SHORT TASK
Could you write out the opening lines of the data, word for word, stopping after the line that contains "flare_end_height = flare_height - flare_drop"?

* BEGIN COLLECTED DATA *

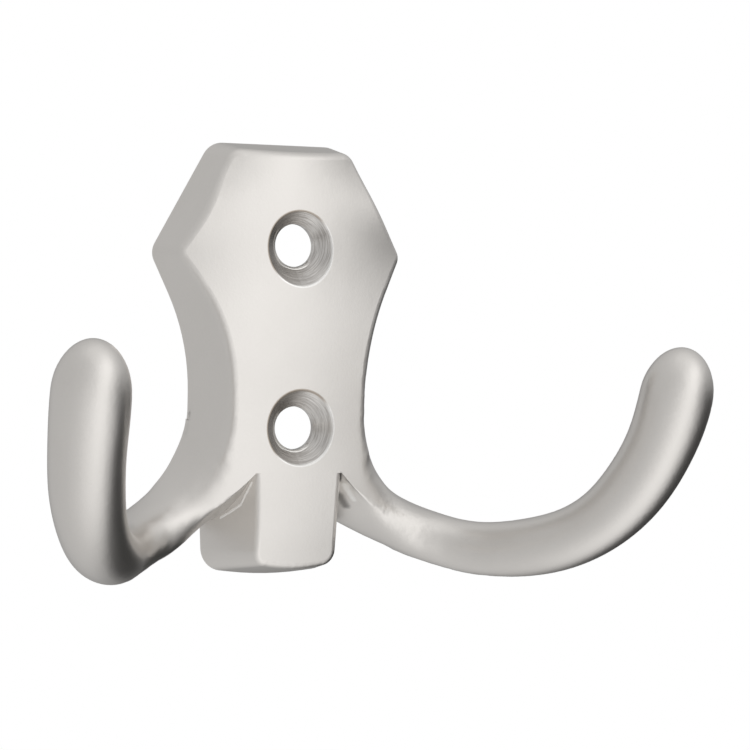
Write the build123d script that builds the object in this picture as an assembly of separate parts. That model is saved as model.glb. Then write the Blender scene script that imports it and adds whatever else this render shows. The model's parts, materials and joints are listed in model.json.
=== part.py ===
from build123d import *
import os
from math import atan2, cos, degrees, pi, radians, sin, sqrt, tan

os.makedirs("parts", exist_ok=True)

# Double robe hook, cast in one piece with a hollow back. Millimetres, Z up.
# The wall plane is Y = 0, the front faces -Y, and the origin lies midway between the screw holes.

# Countersunk screw holes
hole_spacing = 20.0
bore_radius = 2.35
sink_radius = 4.15
bore_length = 0.45
sink_depth = sink_radius - bore_radius

# Back plate outline where it meets the wall
top_height = 21.2
corner_height = 9.0
corner_half_width = 14.9
shoulder_angle = 30.0
flank_angle = 27.0
flank_length = 5.03
waist_radius = 24.0
waist_length = 1.6
flare_radius = 9.7
flare_drop = 4.6
neck_half_width = 6.5
neck_height = -14.9
tongue_half_width = 8.93
tongue_top_height = -8.0
tongue_taper = 3.0
tongue_bottom = -26.4
bottom_rise = 0.25
top_corner_radius = 2.6
side_corner_radius = 2.0
tongue_corner_radius = 2.65

# The waist curve runs on from the flank, and the flare from the waist
flank_turn = radians(flank_angle)
waist_half_width = corner_half_width - flank_length * sin(flank_turn) - waist_radius * (1.0 - cos(flank_turn))
waist_height = corner_height - flank_length * cos(flank_turn) - waist_radius * sin(flank_turn)
flare_height = waist_height - waist_length
flare_end_height = flare_height - flare_drop

# Draft of the edge walls, and how much the outline's corners sharpen per millimetre of depth
side_draft = 12.8
flare_slant = 4.0
top_draft = 10.0
tongue_draft = 24.4
bottom_draft = 8.0
corner_sharpening = 0.13

# Front face, bottom to top: depth from the wall on the centre line, and radius of its crown
crown_heights = (-29.0, -23.0, -18.0, -12.0, -6.0, 0.0, 5.0, 10.0, 15.0, 25.0)
crown_depths = (6.6, 7.45, 7.82, 7.95, 8.03, 7.92, 7.65, 7.25, 6.75, 5.85)
crown_radii = (60.0, 64.0, 68.0, 68.0, 68.0, 66.0, 45.0, 38.0, 38.0, 38.0)
crown_reach = 18.0

# The drafted walls run on to a clearance in front of the deepest crown
draft_clearance = 0.57
draft_depth = max(crown_depths) + draft_clearance

# Hollow back: wall thickness behind the front face and round the edge
face_wall = sink_depth + bore_length
edge_wall = 2.2

# Rounding of the front edge, round the head and round the tongue
head_ridge = 1.0
tongue_ridge = 0.8

# Hook arm, right-hand side: centre line from inside the plate to the tip
arm_path = (
    (4.8, -3.8, -14.2),
    (7.7, -3.8, -17.0),
    (11.4, -3.7, -19.65),
    (15.2, -3.7, -21.2),
    (19.5, -6.2, -22.75),
    (24.8, -13.0, -23.1),
    (29.8, -20.0, -20.5),
    (33.4, -25.8, -13.8),
    (34.6, -29.2, -6.4),
    (34.85, -30.1, -0.3),
)

# Arm section along the path, as fractions of its length: heights above and below, and half width
arm_stops = (0.0, 0.06, 0.13, 0.21, 0.29, 0.55, 0.8, 1.0)
arm_rise = (3.9, 3.7, 3.35, 3.0, 2.85, 3.3, 3.8, 4.2)
arm_fall = (2.4, 2.15, 1.85, 3.25, 2.95, 3.3, 3.8, 4.2)
arm_width = (4.2, 3.8, 3.4, 3.2, 3.15, 3.6, 4.0, 4.2)

# The arm turns forward from the wall while its section goes from a drafted root to a circle
arm_heading = 54.0
turn_start = 0.18
turn_end = 0.48
underside_lean = (0.5, 0.47, 0.32, -0.13, 0.0, 0.0, 0.0, 0.0)
root_squareness = 7.0
underside_squareness = 2.1
round_from = 0.4
slant_end = 0.1
lean_start = 0.17
lean_end = 0.38

# The root's back runs past the wall plane, where it is cut flat, and its front follows the plate's crown
back_overlap = 1.3
back_start = 0.14
back_end = 0.22
facing_lift = 0.05
facing_start = 0.06
facing_end = 0.12
free_start = 0.13
free_end = 0.27
facet_reach = 10.6
facet_height = -8.0
flare_tuck = 0.12
flare_step = 0.03
flare_tuck_end = 0.09

# Side of the plain blocks that trim the arm, larger than the hook
cutter = 120.0

# Sections of the arm and of its domed tip
arm_sections = 13
section_crowding = 1.3
section_points = 32
corner_crowding = 0.45
tip_length = 6.2
tip_stations = (0.3, 0.6, 0.82, 0.95)


def blend(place, low, high):
    u = min(max((place - low) / (high - low), 0.0), 1.0)
    return u * u * (3.0 - 2.0 * u)


def along(place, stops, values):
    for i in range(len(stops) - 1):
        if place <= stops[i + 1]:
            u = blend(place, stops[i], stops[i + 1])
            return values[i] * (1.0 - u) + values[i + 1] * u
    return values[-1]


def drop(depth, angle):
    return depth * tan(radians(angle))


def meet(p, p_angle, q, q_angle):
    """Where a line through p at one angle crosses a line through q at another."""
    a = radians(p_angle)
    b = radians(q_angle)
    dx = q[0] - p[0]
    dz = q[1] - p[1]
    t = (dx * sin(b) - dz * cos(b)) / (cos(a) * sin(b) - sin(a) * cos(b))
    return (p[0] + t * cos(a), p[1] + t * sin(a))


def corner_arc(before, corner, after, radius):
    """Start, middle and end of the arc that rounds a corner between two points."""
    a = Vector(before[0] - corner[0], before[1] - corner[1]).normalized()
    b = Vector(after[0] - corner[0], after[1] - corner[1]).normalized()
    half = radians(a.get_angle(b) / 2.0)
    length = radius / tan(half)
    inward = (a + b).normalized() * (radius / sin(half) - radius)
    start = (corner[0] + a.X * length, corner[1] + a.Y * length)
    end = (corner[0] + b.X * length, corner[1] + b.Y * length)
    return start, (corner[0] + inward.X, corner[1] + inward.Y), end


def outline_edge(step, hand, depth):
    points = [Vector(hand * p[0], -depth, p[1]) for p in step]
    if hand < 0.0:
        points.reverse()
    if len(points) == 2:
        return Edge.make_line(points[0], points[1])
    return Edge.make_three_point_arc(points[0], points[1], points[2])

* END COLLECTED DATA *

ANSWER TO THIS EXERCISE
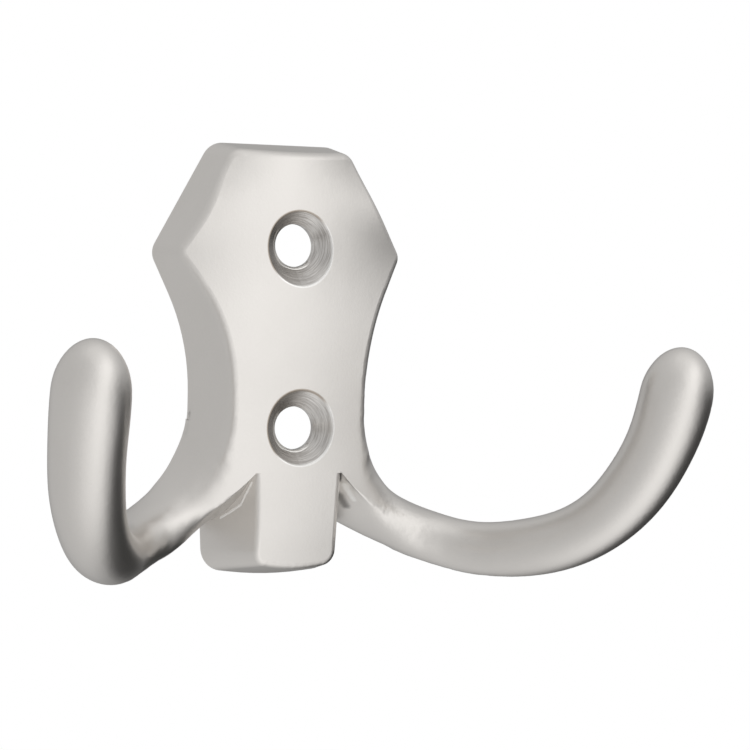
Write the build123d script that builds the object in this picture as an assembly of separate parts. That model is saved as model.glb. Then write the Blender scene script that imports it and adds whatever else this render shows. The model's parts, materials and joints are listed in model.json.
=== part.py ===
from build123d import *
import os
from math import atan2, cos, degrees, pi, radians, sin, sqrt, tan

os.makedirs("parts", exist_ok=True)

# Double robe hook, cast in one piece with a hollow back. Millimetres, Z up.
# The wall plane is Y = 0, the front faces -Y, and the origin lies midway between the screw holes.

# Countersunk screw holes
hole_spacing = 20.0
bore_radius = 2.35
sink_radius = 4.15
bore_length = 0.45
sink_depth = sink_radius - bore_radius

# Back plate outline where it meets the wall
top_height = 21.2
corner_height = 9.0
corner_half_width = 14.9
shoulder_angle = 30.0
flank_angle = 27.0
flank_length = 5.03
waist_radius = 24.0
waist_length = 1.6
flare_radius = 9.7
flare_drop = 4.6
neck_half_width = 6.5
neck_height = -14.9
tongue_half_width = 8.93
tongue_top_height = -8.0
tongue_taper = 3.0
tongue_bottom = -26.4
bottom_rise = 0.25
top_corner_radius = 2.6
side_corner_radius = 2.0
tongue_corner_radius = 2.65

# The waist curve runs on from the flank, and the flare from the waist
flank_turn = radians(flank_angle)
waist_half_width = corner_half_width - flank_length * sin(flank_turn) - waist_radius * (1.0 - cos(flank_turn))
waist_height = corner_height - flank_length * cos(flank_turn) - waist_radius * sin(flank_turn)
flare_height = waist_height - waist_length
flare_end_height = flare_height - flare_drop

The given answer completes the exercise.